I have been there many times - it truly is an amazing place.



March 21, 2016

More U.S. ground troops to Iraq - further down that slippery slope?

Red: US Firebase / Greens: Iraqi Kurds / Grey: ISIS / Yellow: Syrian Kurds
(Click on image for larger view)

A U.S. Marine was killed in Iraq on March 19 during an attack on an American firebase located on the front lines between Iraqi forces and the Islamic State in Iraq and Syria (ISIS). That same base was attacked again two days later, prompting headlines like this: "The Pentagon to Expand Secret Military Firebase in Iraq After Marine Killed."

According to American military public affairs officers, the "secret" base is located near the Iraqi city of Makhmur. The base, along with other military garrisons in the area, will play a key role in the preparations for the military campaign to retake Mosul, Iraq's second largest city. Mosul is only about 45 miles from Makhmur, and thus is a primary marshaling and staging area for the campaign to retake Mosul from ISIS.

The Iraqis are pouring large numbers of military units into the area, as well they should.

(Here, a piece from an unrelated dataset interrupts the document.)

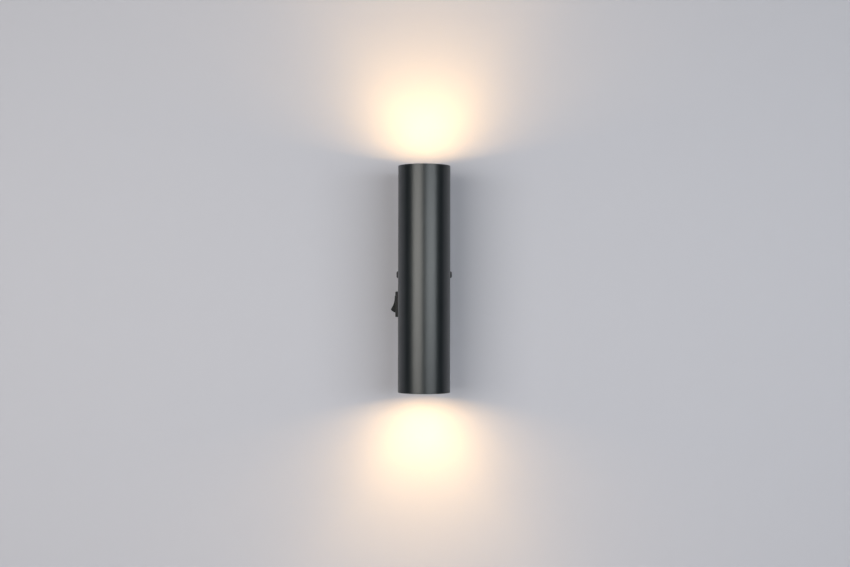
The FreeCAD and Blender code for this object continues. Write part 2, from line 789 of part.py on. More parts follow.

This will be a major campaign, larger than anything the Iraqi Army has undertaken since the (premature) withdrawal of American forces in 2011. The battles for Tikrit, Bayji and al-Ramadi were good rehearsals, but Mosul is a much tougher challenge. It is larger and will involve long lines of communications.

It will take time to amass the required forces to liberate Mosul - ISIS has had two years to build defenses, including mines, booby traps, barriers, as well as pre-surveyed kill zones. I, along with other military analysts, are skeptical that Iraqi forces will be ready for an assault on Mosul this year.

There are several troubling aspects of this recent incident and the Obama Administration's response.

First and foremost, we have the loss of a U.S. Marine - Staff Sergeant Louis F. Cardin, 27, of Temecula, California. I believe it important that I include the name of this young man who was killed in action in the service of our country. I hope the Obama Administration does not dishonor his sacrifice by attempting to describe this as anything other than a combat death.

The Marines are manning what is called Firebase Bell. They are on a firebase exclusively manned by Americans - there are no Iraqi forces present. These troops are manning four 155mm howitzers, providing fire support to Iraqi forces.

The Marines' M777 155mm howitzers are effective and highly accurate weapons, capable of tremendous firepower at ranges up to 25 miles. Given the location of the firebase at the forward edge of Iraqi government control - in this case in the form of the Kurdish peshmerga - it is no wonder that ISIS wants to silence those guns.

That said, I fail to understand how these Marines are considered anything but "boots on the ground." With no Iraqi forces present, how can their mission possibly be construed as "advise and assist?" It can't - they are there to protect other American forces as well as Iraqi troops in the area. What bothers those of us who are old enough to have served in Vietnam is the perceived re-emergence of the "firebase mentality." It failed then, and it will fail now.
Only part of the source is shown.